Source · Select Committees · Public Accounts Committee
Recommendation 1
1
On the basis of a report by the Comptroller and Auditor General, we took evidence...
Conclusion
On the basis of a report by the Comptroller and Auditor General, we took evidence from the Department for Education (the Department) and from the Ministry of Housing, Communities and Local Government (MHCLG) on home to school transport in England.1 We also took evidence from the Association of Directors of Environment, Economy, Planning & Transport (ADEPT), the Local Government Association (LGA) and Contact, a charity for families with disabled children.
Government Response
Response Pending
HM Government
Response Pending
The government agrees with the Committee’s recommendation. Recommendation implemented The reforms set out in SEND Reform: Putting Children and Young People First aim to create a more inclusive school system, enabling more children to succeed in local mainstream settings. As fewer children will need to travel long distances to access appropriate education, home-to-school transport (HTST) costs are expected to reduce over time. Estimates of the impact of the reforms are generated by modelling how cohorts of children move through levels of support and provision, drawing on historic national trends, population projections, capacity assumptions and expected policy effects, and are validated against past data using linked education datasets to illustrate system-wide trajectories. Further detail is available in Background on Projections.

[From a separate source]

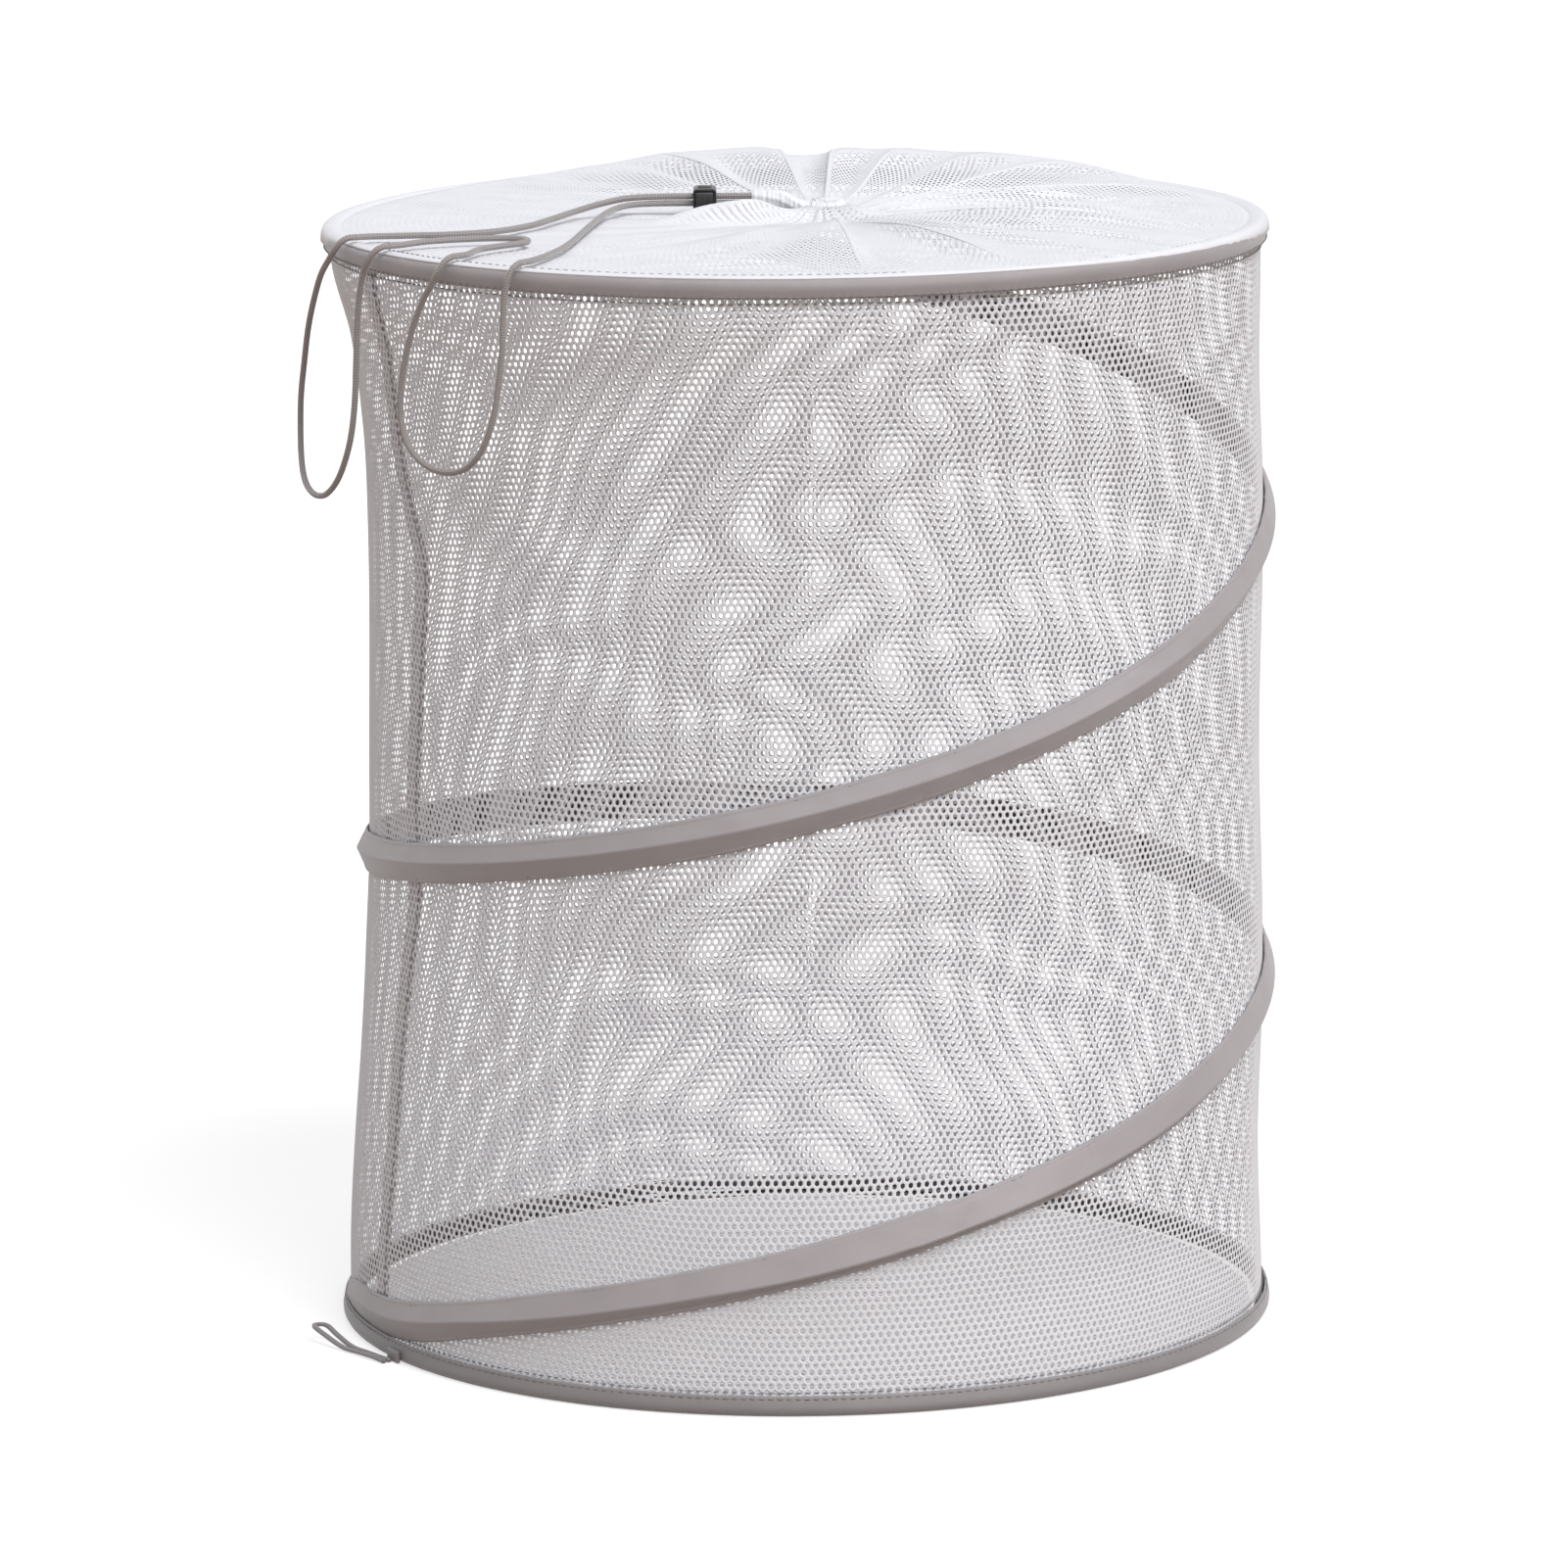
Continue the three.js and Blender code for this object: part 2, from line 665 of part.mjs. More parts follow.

The department expects the growth in Education, Health and Care Plans (EHCPs) to slow through to academic year 2029-30 as investment builds mainstream capacity and supports earlier intervention, including via £3.7 billion of capital investment in state specialist places. From 2029-30, the reformed system will be in place, with embedded early support, year-on-year reductions in the proportion of pupils requiring EHCPs, and around a quarter of specialist provision delivered within mainstream schools by 2035. As a result, the rate of growth in national HTST spending is projected to rapidly slow in the period to financial year 2031-32, and thereafter total spending expected to start to fall steadily, year-on-year, as more children can thrive in their local mainstream school. Final projections are subject to policy decisions pending closure of the SEND consultation. Meanwhile, the department has introduced a new HTST data collection to support benchmarking and the sharing of good practice; worked with MHCLG on a new funding formula; and will publish new guidance promoting strong partnerships and cost-effective travel. Wider initiatives – including the Bus Services Act 2025, School Streets, Bikeability and investment in active travel – are enabling more children to travel sustainably to school.